As someone who does like to keep looking and moving forward, how does it feel for you to be asked to keep looking back in order to produce these reissues?

It’s okay as long as it doesn’t take too long. It requires a lot of concentrated listening to music that I haven’t listened to for 30 years, to make sure that everything sounds good. We went through a lot of bad lacquers and not so good test pressings in an attempt to get as close as possible to the sound of the original. That was pretty tiresome. You hope that when your label has got enough money that they’re going to utilize technicians who can reproduce the sound of the original. But in the midst of working on that, some of the people who were working on it got COVID and possibly their hearing, when they were well enough to work on the mastering, was a little bit affected. So it did require a lot of going back and forth, back and forth to get something that was as close as it is to the original.

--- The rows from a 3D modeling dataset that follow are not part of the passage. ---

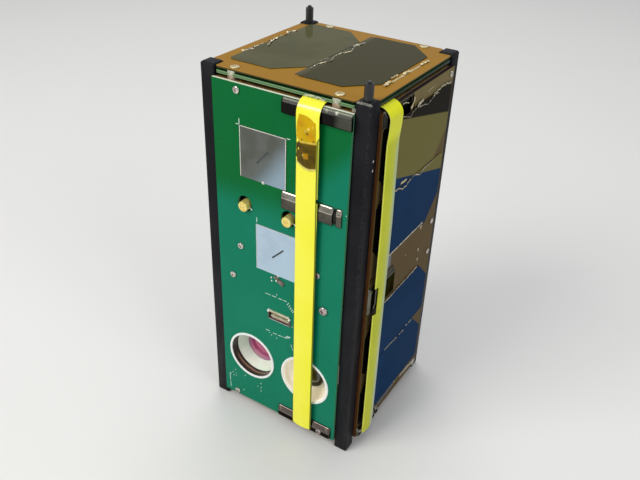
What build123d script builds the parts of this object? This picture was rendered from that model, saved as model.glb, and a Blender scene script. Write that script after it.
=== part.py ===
"""Two-unit cube satellite with two folded tape antennas, in millimetres.

It stands on its four rail feet. The origin is the middle of the feet, +Z is up,
and the green board with the two camera apertures faces -Y.
"""
import math
import os

from build123d import *

# Frame: four square rails with ribs between them
body_width = 100.0
body_height = 227.0
rail_width = 8.5
rail_chamfer = 0.8
rail_end_chamfer = 0.8
foot_hole_radius = 1.25
foot_hole_depth = 12.0
rib_height = 6.0
rib_screw_radius = 1.0
rib_screw_depth = 5.0
rib_pair_spacing = 22.2
half = body_width / 2
rail_inner = half - rail_width
rail_centre = half - rail_width / 2

# Side panels, which stand proud of the rails
panel_thickness = 1.6
panel_bottom = 6.5
panel_top_drop = 5.9
panel_screw_top_drop = 3.5
panel_screw_bottom_rise = 2.7
panel_screw_inset = 4.2
screw_hole_radius = 1.15
panel_face = half + panel_thickness
panel_top = body_height - panel_top_drop
panel_middle = (panel_top + panel_bottom) / 2

# Boards on the ends of the frame
board_inset = 1.0
board_thickness = 1.5
board_rail_gap = 0.5
board_corner_radius = 1.5
antenna_board_drop = 4.3
lid_gap = 1.3
lid_thickness = 0.7
board_screw_inset = 3.9
spacer_radius = 2.8
washer_radius = 2.8
board_edge = half - board_inset
antenna_board_bottom = body_height - antenna_board_drop
antenna_board_top = antenna_board_bottom + board_thickness
lid_bottom = antenna_board_top + lid_gap

# Solar cells
cell_thickness = 0.4
cell_side_margin = 1.5
cell_top_margin = 8.6
cell_bottom_margin = 8.6
cell_height = 41.0
cell_gap = 0.8
cell_corner = 14.0
cell_plain_corner = 2.0
lid_cell_gap = 1.1
lid_cell_margin = 0.4
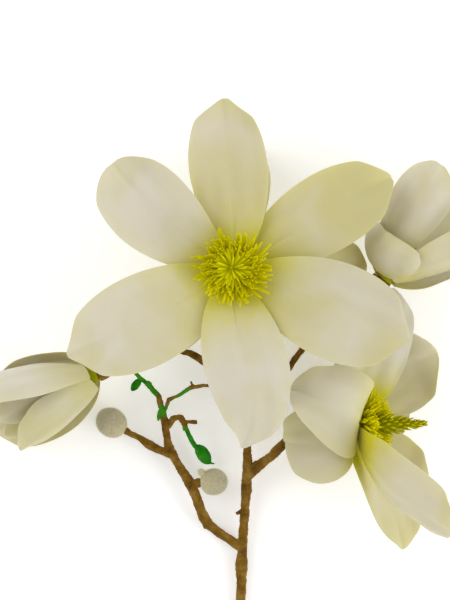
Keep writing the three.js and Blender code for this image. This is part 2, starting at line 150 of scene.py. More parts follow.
petalLook = {
    "cool": "#d3cdbe", "warm": "#c6bf8a", "base": "#cbc41c", "vein": "#c4bd88",
    "veins": 17, "veinShare": 0.035, "patches": 30.0, "roughness": 0.5, "sheen": 0.16,
}


def magnoliaPetal():
    # Petal skin is a waxy film of swollen cells: matt, velvety at a glance, and it lets light through.
    look = petalLook
    material = startMaterial("magnoliaPetalSkin")
    place = addNode(material, "ShaderNodeUVMap", {"uv_map": "UVMap"})
    parts = addNode(material, "ShaderNodeSeparateXYZ", links={0: (place, 0)})
    body = addNode(material, "ShaderNodeTexCoord")
    warmth = addNode(material, "ShaderNodeAttribute", {"attribute_name": "warmth"})
    cloud = addNode(material, "ShaderNodeTexNoise",
                    {"Scale": look["patches"], "Detail": 2.0, "Distortion": 0.6},
                    {"Vector": (body, "Object")})
    patchShare = addNode(material, "ShaderNodeMapRange",
                         {"From Min": 0.35, "From Max": 0.65, "To Min": -0.28, "To Max": 0.28},
                         {"Value": (cloud, "Fac")})
    patched = addNode(material, "ShaderNodeMath",
                      {"operation": "ADD"}, {0: (warmth, "Fac"), 1: (patchShare, 0)})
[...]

Was the work of dealing with all of this primarily on your shoulders, or were you sharing the burden with the rest of the band?

I did most of the liaising because I’m not in contact with Chris and Graeme, and I’m in infrequent contact with Meriel. They were kept in the loop by 4AD and constantly asked for feedback. We didn’t have any band meetings. I just did what I thought needed to be done to make sure it was done properly. Hence the constant checking of multiple copies of each test pressing to make sure that what I was hearing was not what we needed, then having to go back and say, “Please do it again, and this time make sure the engineer has an original vinyl copy of the album for reference.” Which didn’t seem to have happened in the first place.

What are you working on these days?

Me and Tim Koch, who lives in Australia, started working on Isolated Gate about three or four years ago, producing two long EPs that are more or less the length of LPs, and we did [the album] Universe In Reverse. We’re in a place where we’re not actually communicating with the record company because of differences of opinion about how the LP was promoted. So that’s slightly on hold for the moment. I’m making an album with an Italian musician called Stefano Guzzetti who was a Pale Saints fan at the time In Ribbons came out the first time. He does some electronic music and a lot of piano. The project started with him doing an orchestral arrangement of a song I wrote probably 25 years ago and it was so good, I said, “Well, we should make an album together.” So, in between his other work and my other work, we’re doing that. We don’t have a label for it yet because we haven’t actually completed the tracks yet. I’ve got some improvised musical saw and saxophone to record soon, which I’m looking forward to. I don’t get to do a lot of improvising. Apart from that, Isolated Gate will make another album in the next few months or so, and whether that is picked up by said label or not is another matter.

Also, when my dad died in 2018, I went back to the U.K. to spend time with him because it was clear that he wasn’t going to last long. It was quite upsetting so I tried to take some calm moments by playing the family piano, which had been moved into the garage. My dad’s car had been sold because he couldn’t drive it. He was bedridden. I would go in there with my coat on, my gloves on and a hat on because it was winter, and just improvise and try to allow my brain to recover from the sadness of watching my dad die. I’m gradually going through those recordings. They’ll come out at some point.

I can imagine those must be difficult to listen to, considering the memories associated with them.

Yeah, it’s something I can’t do much of often. But I’ll get there. Even if it only comes out on Bandcamp, if that still exists by the time it’s ready, it’ll come out. I’m fond of it.